CYRANO DE BERGERAC

Article publié dans la Lettre n° 258


CYRANO DE BERGERAC d’Edmond Rostand. Mise en scène Denis Podalydès avec 21 comédiens dont Véronique Vella, Michel Favory, Andrzej Seweryn, Michel Robin, Sylvia Bergé, Jean-Baptiste Malartre, Eric Ruf, Eric Génovèse, Bruno Raffaelli, Alain Lenglet, Christian Gonon, Françoise Gillard, Michel Vuillermoz, Grégory Gadebois.
Constant Coquelin avait commandé à Edmond Rostand un rôle à sa mesure. Celui-ci lui conçut un rôle aussi démesuré que le nez dont il l’affubla. Quelque mille deux cents vers sur les deux mille cinq cent soixante dix que contient une oeuvre dotée d’une cinquantaine de rôles ! A la veille de sa création, le 28 décembre 1897 au théâtre de la Porte Saint-Martin, persuadé de l’échec de sa pièce, l’auteur s’en excusait auprès de son interprète et metteur en scène : « Ah ! Pardonnez-moi, mon ami, de vous avoir entraîné dans cette désastreuse aventure ! » La désastreuse aventure se solda, contre toute attente, par un succès considérable, public et critique confondus, et ceci pour moult raisons. Après la défaite de 1870, ce théâtre de cape et d’épée sans prétention philosophique survenait comme une aubaine dans la noirceur de cette fin de siècle. La transposition dans le registre héroïque des ingrédients du théâtre bourgeois touchait toutes les couches de la société. Une mise en scène nouvelle et inventive, grâce à des moyens inédits, achevait de conquérir les plus réticents. Enfin, chacun pouvait s’identifier à ce héros sans peur et sans reproche, que sa disgrâce physique rendait plus humain et dont le seul luxe, au demeurant fort gaulois, était l’indépendance et la liberté. Cyrano, brillant soldat et bel esprit, mais défiguré par son appendice, ne pouvait espérer voir un jour une robe passer dans sa vie. Amoureux de sa cousine Roxane, une précieuse superficielle éprise d’un cadet répondant au nom de Christian, il exprimera cet amour jalousement caché, par le truchement du jeune homme aussi beau et niais qu’il était laid et spirituel, tout ceci dans un contexte de guerre propice à l’héroïsme.

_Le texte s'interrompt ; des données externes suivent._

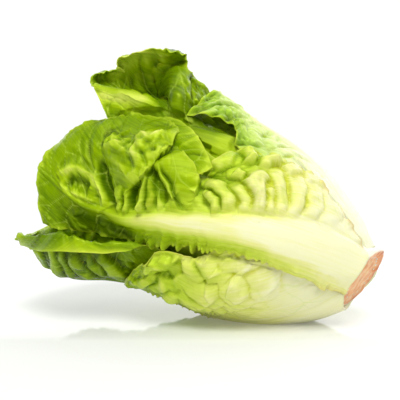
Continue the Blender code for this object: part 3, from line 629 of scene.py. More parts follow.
def relief_of(leaf, s, w, rim, strength, seed):
    """Height of a leaf's folds, ribs and blisters, and the shares that colour them: among them
    painted shade in its hollows and creases and painted highlight on its crests.
    """
    bent = 1.3 * waves(s, w, 9, seed + 1) + 0.35 * waves(s, w, 3.4, seed + 4)
    shifted = 1.3 * waves(s, w, 9, seed + 2) + 0.35 * waves(s, w, 3.4, seed + 7)
    crest, below, above, tall = (
        np.interp(s, [r[0] for r in leaf["rib"]], [r[k] for r in leaf["rib"]]) for k in (1, 2, 3, 4)
    )
    aside = w - crest
    beside = np.where(aside > 0, aside / above, -aside / below)
    rib = np.clip(1 - beside**2, 0, 1) ** 0.8
    off_rib = smooth(beside, 0.8, 1.5)
    out = np.abs(aside)
    turned = seed + 50 * (aside > 0)
    # Side veins leave the midrib towards the tip, so the tissue between them leans that way.
    lean = s - 0.75 * out + 2.5 * waves(s, w, 14, seed + 3)
    big, number = cells(lean / 11 + 7.0 * (aside > 0), out / 19 + 0.15 * waves(s, w, 9, seed), turned.max())
    small, own = cells(
        lean / 6 + 0.4 * waves(s, w, 7, seed + 5), out / 8 + 0.4 * waves(s, w, 7, seed + 6), seed + 9
    )
    swell = smooth(big, 0, 0.45) * (0.5 + 0.8 * number) - 0.5
    puff = smooth(small, 0, 0.4) * (0.4 + own) - 0.45
    depth = np.interp(s, [b[0] for b in leaf["blister"]], [b[1] for b in leaf["blister"]])
    depth = depth * off_rib * strength
    crumple = np.abs(waves(s, w, 17, seed + 11)) + 0.5 * np.abs(waves(s, w, 7, seed + 12)) - 0.5
    if "crisp" in leaf:
        crumple = crumple * (1 - 2 * smooth(s, leaf["crisp"] - 10, leaf["crisp"] + 10))
    for kind, amount, line in leaf["folds"]:
        if kind == "calm":
            depth = depth * (1 - amount * np.exp(-(to_line(line, s, w)[0] ** 2)))
    height = tall * rib + depth * (swell + 0.4 * puff)
    height = height + depth * (1.5 * crumple + 0.12 * waves(s, w, 2.6, seed + 13))
    fingers, creases, steps, tone_and_painted_light, shade = (np.zeros(s.shape) for _ in range(5))
    shift = np.zeros((2, *s.shape))
    near, second, rise_near = np.full(s.shape, 99.0), np.full(s.shape, 99.0), np.zeros(s.shape)
    uneven = 0.95 + 0.4 * waves(s, w, 6, seed + 8)
    beaded = np.sin(math.tau * s / 3 + 3 * waves(s, w, 7, seed + 14))
    for kind, rise, line in leaf["folds"]:
        reach, place, side, away = to_line(line, s + bent, w + shifted)
        ends = smooth(place, -0.05, 0.2) * smooth(1 - place, -0.1, 0.2)
        if kind == "finger":
            nearer = reach < near
            second = np.where(nearer, near, np.minimum(second, reach))
            rise_near = np.where(nearer, 1.3 * rise * ends * uneven, rise_near)
            near = np.where(nearer, reach, near)
        elif kind == "petal":
            ends = ends * smooth(1 - place, 0, 0.4)
            fingers = 1.3 * rise * ends * (1 - smooth(reach, 0.85, 1.05)) * (1 - 0.3 * reach**2)
            shift += away * 0.25 * rise * smooth(reach, 0.4, 0.9) * (1 - smooth(reach, 0.95, 1.2))
        elif kind == "crease":
            creases = np.maximum(creases, 1.2 * rise * ends * np.exp(-(reach**2)))
        elif kind == "ridge":
            steps = steps + rise * ends * np.exp(-1.3 * reach)
        # Paling lines: partly the leaf's own colour, partly painted highlight and painted light.
        elif kind == "tone_and_painted_light":
            tone_and_painted_light = tone_and_painted_light + rise * ends * np.exp(-(reach**2))
        # Shade lines: painted shade.
        elif kind == "shade":
            shade = np.maximum(shade, rise * ends * np.exp(-(reach**2)))
        elif kind == "crumple":
            sharp = 0.6 - np.abs(waves(s, w, 6.5, seed + 51)) - 0.6 * np.abs(waves(s, w, 3, seed + 52))
            steps = steps + rise * np.exp(-(reach**2)) * 1.8 * sharp
        elif kind == "beads":
            steps = steps + rise * ends * np.exp(-(reach**2)) * (0.4 + 0.6 * beaded)
        elif kind in ("step", "frill"):
            above = side * reach + (kind == "frill") * beaded
            fade = 1 - smooth(reach, 10, 24)
            steps = steps + rise * smooth(above, -0.6, 0.6) * fade * ends
            shift -= away * 0.35 * rise * ends * smooth(above, 0, 0.6) * np.exp(-((above / 2.5) ** 2))
    half = np.clip((near + second) / 2, 0.6, 1.35)
    rounded = rise_near * np.clip(1 - (near / half) ** 2, 0, 1) ** 0.6
    fingers = np.maximum(fingers, rounded * (fingers <= 0))
    # Painted shade where the tissue sinks between blisters and along creases; little on fingers.
    painted_shade = smooth(-height / (0.8 + depth), 0.05, 0.9) * np.where(fingers > 0, 0.15, 1)
    painted_shade = np.maximum(painted_shade, smooth(creases, 0.3, 2.5)) * off_rib
    height = np.where(fingers > 0, 0.35 * height + fingers, height - 0.9 * off_rib * depth)
    height = height + steps - creases
    # Painted shade in narrow and wide hollows, and painted highlight that pales the crests.
    hollow = blurred(height, 4) - height
    painted_shade = np.maximum(np.maximum(painted_shade, smooth(hollow, 0.1, 0.95) * smooth(beside, 1, 2.2)), shade)
    wide = (blurred(height, 12) - height) * smooth(beside, 1, 2.2)
    painted_shade = np.maximum(painted_shade, 0.9 * smooth(wide, 0.4, 2.1))
    tone_and_painted_light = tone_and_painted_light + 0.12 * smooth(-hollow, 0.1, 0.7) * off_rib + 0.14 * smooth(-wide, 0.4, 1.8)
    fray, length, reach = leaf["ruffle"]
    wild = np.exp(-rim / reach)
    fray = fray * np.where(w < 0, leaf.get("frill", 1), 1)
    height = height + fray * wild * (
        waves(s, w, length, seed + 21) + 0.5 * waves(s, w, length / 2.2, seed + 22)
    )
    vein = np.maximum(
        (1 - smooth(big, 0.01, 0.05)) * np.exp(-out / 40), 0.2 * (1 - smooth(small, 0.01, 0.05))
    )
    return height, shift, dict(rib=rib, vein=vein * off_rib, painted_shade=painted_shade, tone_and_painted_light=tone_and_painted_light)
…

Quelle étrange entreprise que de mettre en scène cette pièce foisonnante aux rebondissements incessants en de multiples lieux, où se succèdent sans relâche actions et sentiments. Denis Podalydès s’y emploie avec fougue, exploitant avec talent la formidable construction de l’oeuvre. Si l’opportunité du prologue qu’il a imaginé est discutable, les actes s’enchaînent à un rythme endiablé et l’on suit amusés les péripéties qui se succèdent au détour de chaque vers. Le réalisme est tel qu’il nous semble parfois être dans un film, et c’est celui, mémorable, de Jean-Paul Rappeneau qui vient alors à l’esprit. Il faut dire que tous les moyens qu’offre la scène du Français sont exploités. Eric Ruf respecte les didascalies de Rostand et nous transporte d’un lieu à l’autre grâce à des décors aussi nombreux que travaillés. La rôtisserie est à elle seule un petit chef-d’oeuvre, tout comme le décor très grande guerre du siège d’Arras. Le parti pris des costumes d’époques diverses de Christian Lacroix a le mérite de contribuer à donner une touche d’originalité à l’ensemble.
Les comédiens enfin, sont à la mesure de l’entreprise. Michel Vuillermoz a la carrure et la prestance du rôle écrasant de Cyrano. Doté d’un nez particulièrement démesuré, il n’a pas l’avantage physique des Jean Piat, Jacques Weber, Jean-Paul Belmondo ou Jean-Claude Drouot qui l’ont précédé, mais il en possède le panache, réjouissant dans les grandes tirades, émouvant dans les autres. Andrzej Seweryn est un de Guiche parfait. Françoise Gillard fait brillamment évoluer son personnage de la précieuse superficielle à la véritable amante, ne vivant plus que dans le souvenir de Christian, joué par Eric Ruf dont on salue la sobriété. Eric Génovèse, excellent Le Bret, Grégory Gadebois pittoresque Ragueneau, pâtissier poète…Tous dans un même talent conquièrent un public ravi et c’est au cœur … qu’à la fin de l’envoi, ils touchent ! Comédie Française 1er.